- British theatrical poster
- Directed by: Lance Comfort
- Written by: Arthur Askey; Peter Blackmore; Jack Francis; Talbot Rothwell;
- Produced by: John Baxter; Barbara K. Emary;
- Starring: Arthur Askey; Dermot Walsh; Sid James; Olga Lindo;
- Cinematography: Arthur Grant
- Edited by: Peter Pitt
- Music by: Stanley Black
- Production company: Elstree Independent Films
- Distributed by: British Lion Film Corporation
- Release date: 24 February 1959;
- Running time: 81 minutes
- Country: United Kingdom
- Language: English

= Make Mine a Million =

1959 British film by Lance Comfort

Make Mine a Million is a 1959 British comedy film directed by Lance Comfort, starring Arthur Askey, Sid James and Bernard Cribbins. It was written by Askey, Peter Blackmore, Jack Francis and Talbot Rothwell, and distributed by British Lion. The film parodies the perceived stuffiness of the 1950s BBC and the effect of television advertising in the era.

==Plot==
Arthur Ashton (a parody of Arthur Askey) is a makeup man working for National Television (a parody of the BBC). During a visit to the local launderette, he meets Sid Gibson, a shady pedlar who is trying to flog Bonko, a brand of washing powder in the shape of a pill. The man cannot afford to advertise on TV, but wishes to do so. The fairly clueless Arthur agrees to help him, and they manage to plug an advert for Bonko on National Television by interrupting the live feed.
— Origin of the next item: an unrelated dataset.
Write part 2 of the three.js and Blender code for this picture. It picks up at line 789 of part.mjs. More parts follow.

This causes quite a stir amongst the national television heads, who have Arthur fired. However, the advert proves extremely popular and demand for the product soars.

After repeating the stunt at Ascot Races, Sid, realising that this is potentially a huge moneymaker, does a deal with an advertising executive and, with Arthur's help, they plug cake mix at the Edinburgh Tattoo. Next Arthur materialises on stage during a production of Swan Lake.
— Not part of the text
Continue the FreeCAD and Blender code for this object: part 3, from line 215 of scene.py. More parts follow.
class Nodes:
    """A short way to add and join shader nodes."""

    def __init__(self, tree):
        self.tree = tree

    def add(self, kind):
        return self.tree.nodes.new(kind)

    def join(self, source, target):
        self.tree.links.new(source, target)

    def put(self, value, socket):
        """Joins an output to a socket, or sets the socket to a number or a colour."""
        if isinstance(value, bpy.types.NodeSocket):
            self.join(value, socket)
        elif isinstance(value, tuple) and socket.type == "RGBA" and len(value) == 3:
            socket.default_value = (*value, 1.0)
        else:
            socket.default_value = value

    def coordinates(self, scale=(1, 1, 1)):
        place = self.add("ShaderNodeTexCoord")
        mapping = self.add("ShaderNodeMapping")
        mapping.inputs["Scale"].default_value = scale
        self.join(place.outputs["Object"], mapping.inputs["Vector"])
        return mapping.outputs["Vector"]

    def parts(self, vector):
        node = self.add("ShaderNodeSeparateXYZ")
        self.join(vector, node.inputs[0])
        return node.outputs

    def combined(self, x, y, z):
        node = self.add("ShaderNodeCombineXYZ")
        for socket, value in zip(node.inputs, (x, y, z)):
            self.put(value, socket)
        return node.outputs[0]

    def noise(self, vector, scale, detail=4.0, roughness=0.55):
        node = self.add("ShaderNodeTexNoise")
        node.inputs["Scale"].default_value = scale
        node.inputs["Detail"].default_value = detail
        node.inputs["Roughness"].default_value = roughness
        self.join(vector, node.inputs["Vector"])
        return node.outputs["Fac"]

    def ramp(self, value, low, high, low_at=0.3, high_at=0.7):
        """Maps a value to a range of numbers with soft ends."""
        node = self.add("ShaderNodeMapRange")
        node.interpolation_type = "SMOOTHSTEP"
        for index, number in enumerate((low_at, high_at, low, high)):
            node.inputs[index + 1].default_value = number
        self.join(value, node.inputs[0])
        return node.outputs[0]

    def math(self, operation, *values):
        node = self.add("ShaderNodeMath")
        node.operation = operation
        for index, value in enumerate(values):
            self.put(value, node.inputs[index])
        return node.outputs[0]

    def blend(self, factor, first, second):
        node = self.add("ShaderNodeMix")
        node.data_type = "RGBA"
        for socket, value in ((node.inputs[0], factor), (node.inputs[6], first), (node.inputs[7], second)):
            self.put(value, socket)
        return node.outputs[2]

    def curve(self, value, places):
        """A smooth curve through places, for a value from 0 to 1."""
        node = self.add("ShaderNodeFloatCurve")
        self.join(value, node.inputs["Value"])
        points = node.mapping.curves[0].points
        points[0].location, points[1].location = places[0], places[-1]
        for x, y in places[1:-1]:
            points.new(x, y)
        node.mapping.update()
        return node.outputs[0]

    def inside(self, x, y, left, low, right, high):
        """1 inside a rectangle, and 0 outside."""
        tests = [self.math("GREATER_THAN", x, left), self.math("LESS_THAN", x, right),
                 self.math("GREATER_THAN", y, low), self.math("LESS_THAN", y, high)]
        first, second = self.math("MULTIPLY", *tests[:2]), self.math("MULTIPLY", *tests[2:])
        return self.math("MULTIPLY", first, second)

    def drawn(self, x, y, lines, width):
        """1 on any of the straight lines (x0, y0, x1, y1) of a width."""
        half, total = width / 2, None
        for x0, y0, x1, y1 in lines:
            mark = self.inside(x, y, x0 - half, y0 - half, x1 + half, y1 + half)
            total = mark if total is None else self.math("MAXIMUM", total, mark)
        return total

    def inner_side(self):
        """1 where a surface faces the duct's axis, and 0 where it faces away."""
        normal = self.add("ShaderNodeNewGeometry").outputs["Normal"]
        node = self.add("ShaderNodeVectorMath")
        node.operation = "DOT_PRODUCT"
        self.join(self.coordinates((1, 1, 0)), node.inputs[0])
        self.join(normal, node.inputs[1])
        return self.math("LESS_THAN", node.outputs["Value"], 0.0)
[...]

After a narrow escape, Arthur wants to quit, but Sid persuades him to do one final job – interrupting a press conference between the British prime minister and the American president. On the way, the Post Office van they are using is hijacked by criminals. Arthur, who is in the back of the van, contacts the police using his broadcast system, to thwart the robbery, leading to the final barnyard showdown. In the end, Arthur, now a hero and celebrity, gets his own TV show, brokered by Sid.

==Cast==

- Arthur Askey as Arthur Ashton
- Sid James as Sid Gibson
- Dermot Walsh as Martin Russell
- Olga Lindo as Mrs. Burgess
- Clive Morton as Director General
- Sally Barnes as Sally
- George Margo as assistant
- Lionel Murton as commercial TV director
- Bernard Cribbins as Jack
- Kenneth Connor as anxious husband
- Barbara Windsor as switchboard operator
- Martin Benson as Chairman
- David Nettheim as Professor
- Bruce Seton as Superintendent James
- Tommy Trinder as himself
- Dickie Henderson as himself
- Evelyn Laye as herself
- Dennis Lotis as himself
- Anthea Askey as herself
- Raymond Glendenning as himself
- Patricia Bredin as herself
- Leonard Weir as himself
- Sabrina as herself
- Gillian Lynne as herself
- Peter Noble as himself, as TV Host
- Prince Monolulu as himself
- Leigh Madison as Diana
- Sam Kydd as mail van robber
- Edwin Richfield as plainclothes oliceman
- Bill Shine as Outside Broadcast producer
- Gordon Jackson as leader of the pipe band

==Production==
Filming began on 7 July 1958 at Shepperton Studios near London with sets designed by the art director Denis Wreford. It was known during filming as Look Before You Laugh.

==Critical reception==
Monthly Film Bulletin said "Sid James and Arthur Askey perform their familiar acts surrounded by numerous stars from films and television. The result is wholesome family entertainment set firmly in the tradition of British pantomime. The tone of the comedy is generally light, but put over effectively enough, with some gentle satire on the BBC and Commercial TV Companies."

The Radio Times Guide to Films gave the film 3/5 stars, writing: "Diminutive funster Arthur Askey had often spoofed the BBC on radio and in films and, when he made the transition from the BBC to ITV (in 1956), he likewise took the rise out of his new employers. In this satire on TV advertising, Arthur Askey is a make-up man who falls under the influence of dodgy promoter Sidney James and becomes the star of soap powder commercials. A pacey romp."

In British Sound Films: The Studio Years 1928–1959 David Quinlan rated the film as "average", writing: "Enjoyable broad comedy, with good-natured performances."